→ **Given instruction**: In the entries below, find the line containing "a plain spigot" and the line containing "scene = bpy.context.scene". Copy those two lines and everything between them exactly, and only that.

→ **Provided records**:
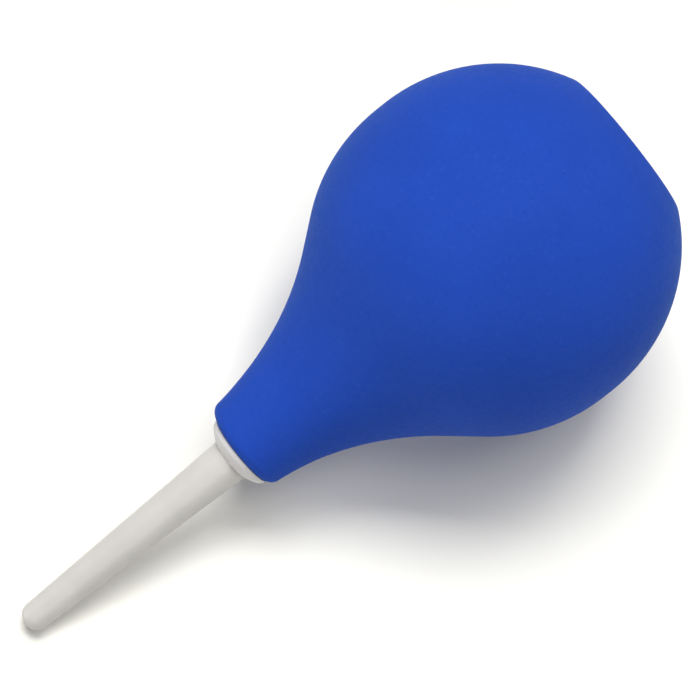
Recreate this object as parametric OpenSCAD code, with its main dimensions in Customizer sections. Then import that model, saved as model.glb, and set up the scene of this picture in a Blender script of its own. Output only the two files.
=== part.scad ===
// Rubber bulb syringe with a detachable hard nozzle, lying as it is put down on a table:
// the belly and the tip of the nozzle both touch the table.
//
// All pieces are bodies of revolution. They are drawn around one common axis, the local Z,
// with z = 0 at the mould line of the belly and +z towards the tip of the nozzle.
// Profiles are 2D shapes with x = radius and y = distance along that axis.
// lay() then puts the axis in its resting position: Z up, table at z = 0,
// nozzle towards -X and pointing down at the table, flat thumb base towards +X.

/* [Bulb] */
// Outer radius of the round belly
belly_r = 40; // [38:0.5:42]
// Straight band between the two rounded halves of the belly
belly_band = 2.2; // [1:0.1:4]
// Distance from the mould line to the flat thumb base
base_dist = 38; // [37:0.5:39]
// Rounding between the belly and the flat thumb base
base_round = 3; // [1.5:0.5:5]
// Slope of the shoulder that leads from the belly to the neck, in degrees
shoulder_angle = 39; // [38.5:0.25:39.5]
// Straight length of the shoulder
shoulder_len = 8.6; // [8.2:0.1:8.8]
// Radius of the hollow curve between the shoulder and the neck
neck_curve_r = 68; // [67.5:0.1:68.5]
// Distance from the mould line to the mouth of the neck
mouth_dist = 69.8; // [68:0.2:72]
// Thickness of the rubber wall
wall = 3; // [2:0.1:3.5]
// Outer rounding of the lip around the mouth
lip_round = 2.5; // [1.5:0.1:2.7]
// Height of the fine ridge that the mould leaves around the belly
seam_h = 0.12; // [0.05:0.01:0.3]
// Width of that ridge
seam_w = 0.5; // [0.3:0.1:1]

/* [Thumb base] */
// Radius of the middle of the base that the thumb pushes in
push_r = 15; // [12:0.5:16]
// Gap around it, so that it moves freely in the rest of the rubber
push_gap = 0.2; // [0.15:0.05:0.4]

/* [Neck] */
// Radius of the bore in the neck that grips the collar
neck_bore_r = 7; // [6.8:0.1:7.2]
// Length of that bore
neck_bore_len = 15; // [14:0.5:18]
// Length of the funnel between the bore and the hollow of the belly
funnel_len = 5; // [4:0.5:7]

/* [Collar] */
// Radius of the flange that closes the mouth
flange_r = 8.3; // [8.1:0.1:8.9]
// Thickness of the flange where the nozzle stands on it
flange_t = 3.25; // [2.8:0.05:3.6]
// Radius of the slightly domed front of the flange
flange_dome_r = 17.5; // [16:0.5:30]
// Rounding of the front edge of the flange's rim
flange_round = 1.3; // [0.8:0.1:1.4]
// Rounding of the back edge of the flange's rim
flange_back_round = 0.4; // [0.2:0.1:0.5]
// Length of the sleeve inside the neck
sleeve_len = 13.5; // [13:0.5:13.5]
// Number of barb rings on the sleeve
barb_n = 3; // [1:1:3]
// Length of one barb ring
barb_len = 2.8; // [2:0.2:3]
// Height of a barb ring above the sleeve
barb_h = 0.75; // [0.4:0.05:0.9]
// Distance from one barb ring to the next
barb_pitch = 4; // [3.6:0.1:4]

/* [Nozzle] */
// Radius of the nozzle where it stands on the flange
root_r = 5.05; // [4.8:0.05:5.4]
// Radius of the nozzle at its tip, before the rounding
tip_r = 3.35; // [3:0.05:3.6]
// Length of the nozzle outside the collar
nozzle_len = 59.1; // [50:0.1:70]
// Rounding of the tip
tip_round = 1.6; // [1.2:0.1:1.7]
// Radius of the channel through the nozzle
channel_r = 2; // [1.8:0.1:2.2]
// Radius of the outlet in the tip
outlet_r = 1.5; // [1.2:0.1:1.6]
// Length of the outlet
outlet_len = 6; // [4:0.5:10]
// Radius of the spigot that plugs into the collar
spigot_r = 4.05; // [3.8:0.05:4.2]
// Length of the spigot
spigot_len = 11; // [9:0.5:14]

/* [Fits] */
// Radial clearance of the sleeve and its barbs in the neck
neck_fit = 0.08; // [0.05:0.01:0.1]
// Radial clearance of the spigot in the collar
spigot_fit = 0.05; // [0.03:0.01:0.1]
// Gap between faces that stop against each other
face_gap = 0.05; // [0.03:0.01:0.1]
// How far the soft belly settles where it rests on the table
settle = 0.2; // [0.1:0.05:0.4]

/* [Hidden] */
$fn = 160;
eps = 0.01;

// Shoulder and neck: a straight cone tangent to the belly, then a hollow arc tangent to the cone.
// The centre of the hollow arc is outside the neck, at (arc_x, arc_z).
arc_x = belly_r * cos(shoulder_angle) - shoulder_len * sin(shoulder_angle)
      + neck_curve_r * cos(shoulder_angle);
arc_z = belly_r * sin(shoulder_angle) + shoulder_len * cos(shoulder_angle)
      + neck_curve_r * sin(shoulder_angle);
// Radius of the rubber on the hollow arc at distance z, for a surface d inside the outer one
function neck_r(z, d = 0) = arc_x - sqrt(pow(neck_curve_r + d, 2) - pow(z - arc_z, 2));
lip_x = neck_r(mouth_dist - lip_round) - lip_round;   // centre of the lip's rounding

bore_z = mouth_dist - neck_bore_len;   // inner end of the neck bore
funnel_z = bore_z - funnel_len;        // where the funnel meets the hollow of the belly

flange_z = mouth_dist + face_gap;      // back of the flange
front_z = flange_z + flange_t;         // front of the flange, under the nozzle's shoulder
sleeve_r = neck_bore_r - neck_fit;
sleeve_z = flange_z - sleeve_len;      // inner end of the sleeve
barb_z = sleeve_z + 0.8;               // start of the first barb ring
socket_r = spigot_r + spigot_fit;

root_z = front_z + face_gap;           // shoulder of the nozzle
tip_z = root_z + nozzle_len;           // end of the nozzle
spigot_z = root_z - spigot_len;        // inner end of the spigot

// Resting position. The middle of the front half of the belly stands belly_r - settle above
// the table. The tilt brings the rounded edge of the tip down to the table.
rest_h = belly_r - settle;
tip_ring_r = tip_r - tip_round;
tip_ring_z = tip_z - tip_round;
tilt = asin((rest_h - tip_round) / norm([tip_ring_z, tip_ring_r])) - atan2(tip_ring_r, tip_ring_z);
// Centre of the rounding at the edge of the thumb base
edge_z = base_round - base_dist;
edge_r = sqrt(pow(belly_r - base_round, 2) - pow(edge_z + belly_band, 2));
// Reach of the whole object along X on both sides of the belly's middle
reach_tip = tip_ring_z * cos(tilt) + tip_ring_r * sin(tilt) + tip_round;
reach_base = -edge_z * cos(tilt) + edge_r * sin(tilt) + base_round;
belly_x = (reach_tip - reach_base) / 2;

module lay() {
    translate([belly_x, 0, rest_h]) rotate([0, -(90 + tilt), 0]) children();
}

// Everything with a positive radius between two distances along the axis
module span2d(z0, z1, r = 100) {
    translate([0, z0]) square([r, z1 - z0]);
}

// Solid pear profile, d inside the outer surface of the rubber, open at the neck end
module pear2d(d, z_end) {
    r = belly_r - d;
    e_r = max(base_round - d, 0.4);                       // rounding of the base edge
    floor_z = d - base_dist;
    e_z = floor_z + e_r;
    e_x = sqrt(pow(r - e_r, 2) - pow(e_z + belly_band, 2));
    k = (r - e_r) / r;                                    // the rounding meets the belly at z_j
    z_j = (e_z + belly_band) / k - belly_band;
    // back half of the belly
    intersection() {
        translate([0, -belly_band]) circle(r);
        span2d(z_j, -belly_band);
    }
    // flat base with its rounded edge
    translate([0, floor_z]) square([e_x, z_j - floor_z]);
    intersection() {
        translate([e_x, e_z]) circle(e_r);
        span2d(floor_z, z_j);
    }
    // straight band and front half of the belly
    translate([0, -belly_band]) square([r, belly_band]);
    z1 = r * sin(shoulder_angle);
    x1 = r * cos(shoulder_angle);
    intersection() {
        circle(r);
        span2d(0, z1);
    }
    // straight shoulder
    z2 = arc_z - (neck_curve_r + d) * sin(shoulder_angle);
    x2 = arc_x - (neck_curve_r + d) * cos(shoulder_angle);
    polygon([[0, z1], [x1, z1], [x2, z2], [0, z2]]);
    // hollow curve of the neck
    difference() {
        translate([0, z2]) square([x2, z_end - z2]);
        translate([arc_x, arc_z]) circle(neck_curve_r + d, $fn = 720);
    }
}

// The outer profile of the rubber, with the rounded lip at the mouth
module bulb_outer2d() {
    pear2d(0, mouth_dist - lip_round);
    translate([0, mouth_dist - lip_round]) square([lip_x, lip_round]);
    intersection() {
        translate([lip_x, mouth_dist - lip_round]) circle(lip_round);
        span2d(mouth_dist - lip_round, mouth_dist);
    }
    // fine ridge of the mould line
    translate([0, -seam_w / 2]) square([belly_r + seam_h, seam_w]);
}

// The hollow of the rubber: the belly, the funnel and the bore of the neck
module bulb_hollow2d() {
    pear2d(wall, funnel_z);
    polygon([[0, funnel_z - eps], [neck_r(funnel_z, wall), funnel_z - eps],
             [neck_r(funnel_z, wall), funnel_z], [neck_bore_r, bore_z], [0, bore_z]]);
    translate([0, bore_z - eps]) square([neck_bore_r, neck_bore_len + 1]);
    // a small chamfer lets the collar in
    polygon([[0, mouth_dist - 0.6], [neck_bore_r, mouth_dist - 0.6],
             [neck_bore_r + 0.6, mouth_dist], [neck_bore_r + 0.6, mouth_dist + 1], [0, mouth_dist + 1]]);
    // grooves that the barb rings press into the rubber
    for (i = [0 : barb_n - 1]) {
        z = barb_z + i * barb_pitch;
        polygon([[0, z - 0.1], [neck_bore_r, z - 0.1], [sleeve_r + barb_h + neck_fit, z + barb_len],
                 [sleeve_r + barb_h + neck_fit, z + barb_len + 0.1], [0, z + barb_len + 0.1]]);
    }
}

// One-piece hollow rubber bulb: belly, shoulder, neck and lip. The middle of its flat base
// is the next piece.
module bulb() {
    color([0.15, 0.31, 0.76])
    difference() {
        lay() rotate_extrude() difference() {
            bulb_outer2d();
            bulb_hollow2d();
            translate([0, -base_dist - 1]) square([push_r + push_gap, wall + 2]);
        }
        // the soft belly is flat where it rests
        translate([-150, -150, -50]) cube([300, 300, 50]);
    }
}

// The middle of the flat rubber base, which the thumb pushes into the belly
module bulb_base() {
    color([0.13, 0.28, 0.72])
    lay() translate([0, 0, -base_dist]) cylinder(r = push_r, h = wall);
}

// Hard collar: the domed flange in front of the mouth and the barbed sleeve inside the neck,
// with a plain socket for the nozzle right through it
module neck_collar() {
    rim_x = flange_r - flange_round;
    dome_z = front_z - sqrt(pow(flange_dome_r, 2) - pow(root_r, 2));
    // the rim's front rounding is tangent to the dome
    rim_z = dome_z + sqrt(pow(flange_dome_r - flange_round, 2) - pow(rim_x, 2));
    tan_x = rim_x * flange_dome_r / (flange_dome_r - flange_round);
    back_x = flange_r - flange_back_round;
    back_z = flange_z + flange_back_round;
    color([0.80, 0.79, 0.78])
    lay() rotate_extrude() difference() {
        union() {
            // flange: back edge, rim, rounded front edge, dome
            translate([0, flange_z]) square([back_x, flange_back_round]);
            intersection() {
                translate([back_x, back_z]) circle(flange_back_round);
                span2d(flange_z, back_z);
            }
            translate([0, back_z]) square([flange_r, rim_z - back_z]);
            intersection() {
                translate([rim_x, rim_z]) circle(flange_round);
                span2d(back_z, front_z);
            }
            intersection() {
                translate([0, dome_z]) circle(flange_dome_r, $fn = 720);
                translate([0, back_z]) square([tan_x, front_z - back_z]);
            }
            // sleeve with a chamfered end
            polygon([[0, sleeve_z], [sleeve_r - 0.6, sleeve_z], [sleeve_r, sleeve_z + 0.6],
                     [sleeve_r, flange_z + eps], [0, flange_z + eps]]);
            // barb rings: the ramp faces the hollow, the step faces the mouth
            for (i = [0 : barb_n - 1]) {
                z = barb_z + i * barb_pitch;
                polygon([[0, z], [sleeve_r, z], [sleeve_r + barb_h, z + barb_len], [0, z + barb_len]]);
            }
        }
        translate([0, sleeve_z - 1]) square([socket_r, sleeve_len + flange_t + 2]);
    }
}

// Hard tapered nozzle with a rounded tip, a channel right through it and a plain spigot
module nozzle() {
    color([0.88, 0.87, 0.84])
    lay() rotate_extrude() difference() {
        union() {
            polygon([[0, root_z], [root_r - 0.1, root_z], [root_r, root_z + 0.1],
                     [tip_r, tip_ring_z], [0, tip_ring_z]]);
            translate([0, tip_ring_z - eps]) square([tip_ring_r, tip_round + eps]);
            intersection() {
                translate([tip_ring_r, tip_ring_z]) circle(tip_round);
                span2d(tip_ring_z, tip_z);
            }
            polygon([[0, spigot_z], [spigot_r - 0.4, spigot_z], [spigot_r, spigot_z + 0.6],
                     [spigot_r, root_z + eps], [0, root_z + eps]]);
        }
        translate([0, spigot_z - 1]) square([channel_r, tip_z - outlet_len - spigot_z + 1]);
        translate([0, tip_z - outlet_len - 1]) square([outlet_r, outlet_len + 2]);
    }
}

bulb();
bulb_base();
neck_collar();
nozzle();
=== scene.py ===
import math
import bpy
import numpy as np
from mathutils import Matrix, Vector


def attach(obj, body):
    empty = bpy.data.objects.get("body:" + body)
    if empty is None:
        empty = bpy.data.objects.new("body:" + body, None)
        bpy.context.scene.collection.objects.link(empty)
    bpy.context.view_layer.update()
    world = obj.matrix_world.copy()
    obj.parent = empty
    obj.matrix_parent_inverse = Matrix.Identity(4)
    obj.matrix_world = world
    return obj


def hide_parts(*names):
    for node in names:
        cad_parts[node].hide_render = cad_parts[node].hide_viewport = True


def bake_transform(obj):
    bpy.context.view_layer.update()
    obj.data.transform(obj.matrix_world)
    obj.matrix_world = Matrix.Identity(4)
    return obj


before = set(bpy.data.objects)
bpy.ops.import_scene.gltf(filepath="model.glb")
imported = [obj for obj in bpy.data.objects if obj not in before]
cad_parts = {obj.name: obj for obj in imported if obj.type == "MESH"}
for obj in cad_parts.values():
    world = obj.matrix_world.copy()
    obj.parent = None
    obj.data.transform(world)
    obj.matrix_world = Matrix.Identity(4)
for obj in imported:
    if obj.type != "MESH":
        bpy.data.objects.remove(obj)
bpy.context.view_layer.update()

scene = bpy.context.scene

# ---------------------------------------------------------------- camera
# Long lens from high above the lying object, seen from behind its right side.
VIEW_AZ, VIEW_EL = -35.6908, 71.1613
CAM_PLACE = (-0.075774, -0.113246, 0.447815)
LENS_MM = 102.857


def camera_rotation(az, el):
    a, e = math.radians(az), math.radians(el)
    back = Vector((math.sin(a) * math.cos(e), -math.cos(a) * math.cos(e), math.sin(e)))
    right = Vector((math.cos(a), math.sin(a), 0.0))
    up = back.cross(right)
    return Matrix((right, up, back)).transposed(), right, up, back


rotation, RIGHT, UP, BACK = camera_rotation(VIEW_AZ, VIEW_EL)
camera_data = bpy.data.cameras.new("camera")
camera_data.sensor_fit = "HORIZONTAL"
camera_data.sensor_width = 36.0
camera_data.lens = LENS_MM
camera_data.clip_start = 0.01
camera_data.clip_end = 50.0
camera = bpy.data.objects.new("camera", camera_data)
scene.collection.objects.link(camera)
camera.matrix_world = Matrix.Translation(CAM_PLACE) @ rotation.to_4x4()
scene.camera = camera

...

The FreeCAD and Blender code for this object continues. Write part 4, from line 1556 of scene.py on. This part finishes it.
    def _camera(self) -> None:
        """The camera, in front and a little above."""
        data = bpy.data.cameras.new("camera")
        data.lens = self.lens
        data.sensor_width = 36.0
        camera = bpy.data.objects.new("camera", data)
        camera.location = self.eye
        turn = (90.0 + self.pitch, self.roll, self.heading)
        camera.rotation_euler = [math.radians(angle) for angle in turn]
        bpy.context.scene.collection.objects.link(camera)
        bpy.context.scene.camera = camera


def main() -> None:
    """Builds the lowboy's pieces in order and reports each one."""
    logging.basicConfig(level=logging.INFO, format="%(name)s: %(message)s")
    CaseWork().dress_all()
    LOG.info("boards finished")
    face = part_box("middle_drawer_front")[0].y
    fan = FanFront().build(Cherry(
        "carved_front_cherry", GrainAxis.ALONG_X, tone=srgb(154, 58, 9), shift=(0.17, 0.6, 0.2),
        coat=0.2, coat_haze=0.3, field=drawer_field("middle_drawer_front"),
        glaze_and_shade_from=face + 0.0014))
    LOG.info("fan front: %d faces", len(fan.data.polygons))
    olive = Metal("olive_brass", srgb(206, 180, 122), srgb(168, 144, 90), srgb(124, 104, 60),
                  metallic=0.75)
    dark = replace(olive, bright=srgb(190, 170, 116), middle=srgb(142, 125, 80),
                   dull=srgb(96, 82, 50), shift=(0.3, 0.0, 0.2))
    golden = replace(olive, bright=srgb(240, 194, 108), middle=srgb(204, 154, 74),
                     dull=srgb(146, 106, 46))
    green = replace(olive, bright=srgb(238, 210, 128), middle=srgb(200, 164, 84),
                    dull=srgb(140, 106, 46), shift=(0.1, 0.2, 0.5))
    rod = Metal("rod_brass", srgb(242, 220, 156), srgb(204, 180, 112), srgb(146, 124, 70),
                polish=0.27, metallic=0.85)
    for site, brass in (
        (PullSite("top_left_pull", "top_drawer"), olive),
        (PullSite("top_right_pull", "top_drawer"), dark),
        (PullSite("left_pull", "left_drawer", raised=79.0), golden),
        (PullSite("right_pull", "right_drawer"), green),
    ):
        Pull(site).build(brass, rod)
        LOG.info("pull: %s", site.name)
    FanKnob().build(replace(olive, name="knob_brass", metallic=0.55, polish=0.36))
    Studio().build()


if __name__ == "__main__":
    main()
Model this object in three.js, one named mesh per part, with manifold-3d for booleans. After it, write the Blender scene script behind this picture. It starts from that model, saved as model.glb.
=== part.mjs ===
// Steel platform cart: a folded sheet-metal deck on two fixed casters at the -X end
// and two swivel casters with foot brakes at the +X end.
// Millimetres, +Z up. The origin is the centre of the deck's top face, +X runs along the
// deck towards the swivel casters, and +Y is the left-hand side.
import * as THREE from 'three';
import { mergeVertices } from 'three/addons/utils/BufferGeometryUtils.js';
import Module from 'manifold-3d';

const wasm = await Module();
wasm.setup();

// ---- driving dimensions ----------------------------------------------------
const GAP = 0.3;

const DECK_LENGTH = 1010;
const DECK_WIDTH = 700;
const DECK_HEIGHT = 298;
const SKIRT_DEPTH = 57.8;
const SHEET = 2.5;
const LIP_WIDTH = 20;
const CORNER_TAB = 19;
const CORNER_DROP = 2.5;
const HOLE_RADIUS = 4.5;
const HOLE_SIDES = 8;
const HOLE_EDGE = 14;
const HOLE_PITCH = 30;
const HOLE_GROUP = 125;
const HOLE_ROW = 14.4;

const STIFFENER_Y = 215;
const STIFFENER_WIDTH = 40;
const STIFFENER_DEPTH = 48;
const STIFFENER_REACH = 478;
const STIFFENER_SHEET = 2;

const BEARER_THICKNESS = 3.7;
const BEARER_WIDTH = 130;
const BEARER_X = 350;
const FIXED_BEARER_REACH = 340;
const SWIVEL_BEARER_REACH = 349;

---

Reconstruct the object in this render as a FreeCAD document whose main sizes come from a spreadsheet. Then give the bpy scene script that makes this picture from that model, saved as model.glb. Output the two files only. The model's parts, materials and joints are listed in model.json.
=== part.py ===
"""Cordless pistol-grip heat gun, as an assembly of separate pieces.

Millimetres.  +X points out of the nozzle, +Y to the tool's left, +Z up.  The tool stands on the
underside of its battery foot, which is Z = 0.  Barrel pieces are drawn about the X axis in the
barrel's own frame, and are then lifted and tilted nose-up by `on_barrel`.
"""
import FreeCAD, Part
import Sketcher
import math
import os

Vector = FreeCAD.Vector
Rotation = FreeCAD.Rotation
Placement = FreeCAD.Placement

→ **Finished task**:
// Hard tapered nozzle with a rounded tip, a channel right through it and a plain spigot
module nozzle() {
    color([0.88, 0.87, 0.84])
    lay() rotate_extrude() difference() {
        union() {
            polygon([[0, root_z], [root_r - 0.1, root_z], [root_r, root_z + 0.1],
                     [tip_r, tip_ring_z], [0, tip_ring_z]]);
            translate([0, tip_ring_z - eps]) square([tip_ring_r, tip_round + eps]);
            intersection() {
                translate([tip_ring_r, tip_ring_z]) circle(tip_round);
                span2d(tip_ring_z, tip_z);
            }
            polygon([[0, spigot_z], [spigot_r - 0.4, spigot_z], [spigot_r, spigot_z + 0.6],
                     [spigot_r, root_z + eps], [0, root_z + eps]]);
        }
        translate([0, spigot_z - 1]) square([channel_r, tip_z - outlet_len - spigot_z + 1]);
        translate([0, tip_z - outlet_len - 1]) square([outlet_r, outlet_len + 2]);
    }
}

bulb();
bulb_base();
neck_collar();
nozzle();
=== scene.py ===
import math
import bpy
import numpy as np
from mathutils import Matrix, Vector


def attach(obj, body):
    empty = bpy.data.objects.get("body:" + body)
    if empty is None:
        empty = bpy.data.objects.new("body:" + body, None)
        bpy.context.scene.collection.objects.link(empty)
    bpy.context.view_layer.update()
    world = obj.matrix_world.copy()
    obj.parent = empty
    obj.matrix_parent_inverse = Matrix.Identity(4)
    obj.matrix_world = world
    return obj


def hide_parts(*names):
    for node in names:
        cad_parts[node].hide_render = cad_parts[node].hide_viewport = True


def bake_transform(obj):
    bpy.context.view_layer.update()
    obj.data.transform(obj.matrix_world)
    obj.matrix_world = Matrix.Identity(4)
    return obj


before = set(bpy.data.objects)
bpy.ops.import_scene.gltf(filepath="model.glb")
imported = [obj for obj in bpy.data.objects if obj not in before]
cad_parts = {obj.name: obj for obj in imported if obj.type == "MESH"}
for obj in cad_parts.values():
    world = obj.matrix_world.copy()
    obj.parent = None
    obj.data.transform(world)
    obj.matrix_world = Matrix.Identity(4)
for obj in imported:
    if obj.type != "MESH":
        bpy.data.objects.remove(obj)
bpy.context.view_layer.update()

scene = bpy.context.scene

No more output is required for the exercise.